The complete data collection, processing, and validation code has been uploaded to Figshare22. The specific contents comprise: Bus_Operation_Data_Crawler.py: The Python script is designed for systematic acquisition of national bus operation network data, including route information and station locations. Metro_Operation_Data_Crawler.py: The Python script is designed for systematic acquisition of national metro operation system data, including line information and station coordinates. Bus_Data_Processor.py: A comprehensive bus data processing and quality control script that handles coordinate system transformation and generates standardized Shapefile formats for bus networks.
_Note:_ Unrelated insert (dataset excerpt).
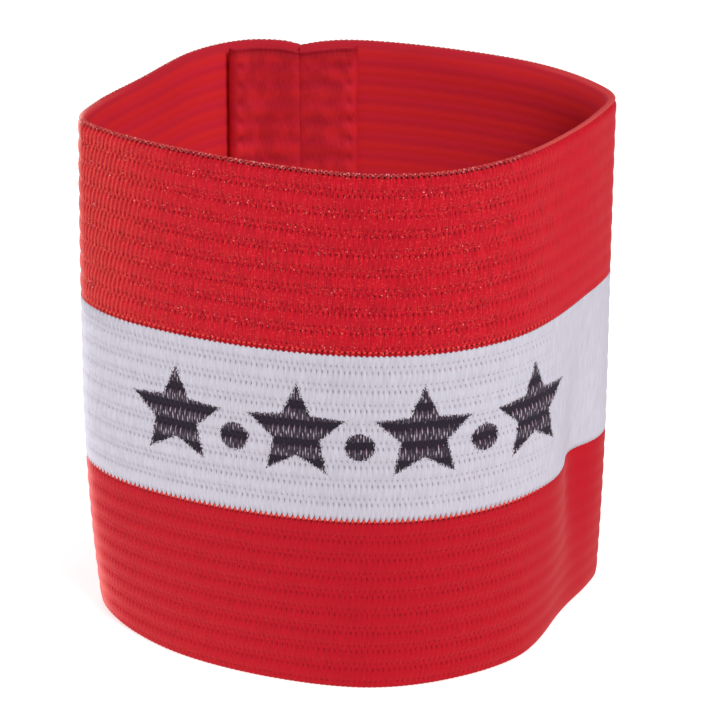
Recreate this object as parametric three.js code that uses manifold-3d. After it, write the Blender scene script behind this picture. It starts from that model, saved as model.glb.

Metro_Data_Processor.py: A comprehensive metro data processing and quality control script that handles coordinate system transformation and generates standardized Shapefile formats for metro networks. Bus_Segment_Processor.py: A bus network segment analysis processing script that implements precise decomposition of bus routes into inter-station network segments, coordinate projection-based segment distance calculation, and aggregated statistical analysis of duplicate segments. Metro_Segment_Processor.py: A metro network segment analysis processing script that implements precise decomposition of metro lines into inter-station network segments, coordinate projection-based segment distance calculation, and aggregated statistical analysis of duplicate segments. The code requires Python 3.8 + as the core development environment, with key dependencies including GeoPandas 0.10 + for geospatial data processing, Shapely 1.8 + for geometric computations, Requests 2.25 + for HTTP request handling, and BeautifulSoup4 4.9 + for web data parsing and crawling. Additionally, coordinate transformation libraries provide precise coordinate system conversion functionality, while NetworkX supports complex network topology analysis and data validation procedures.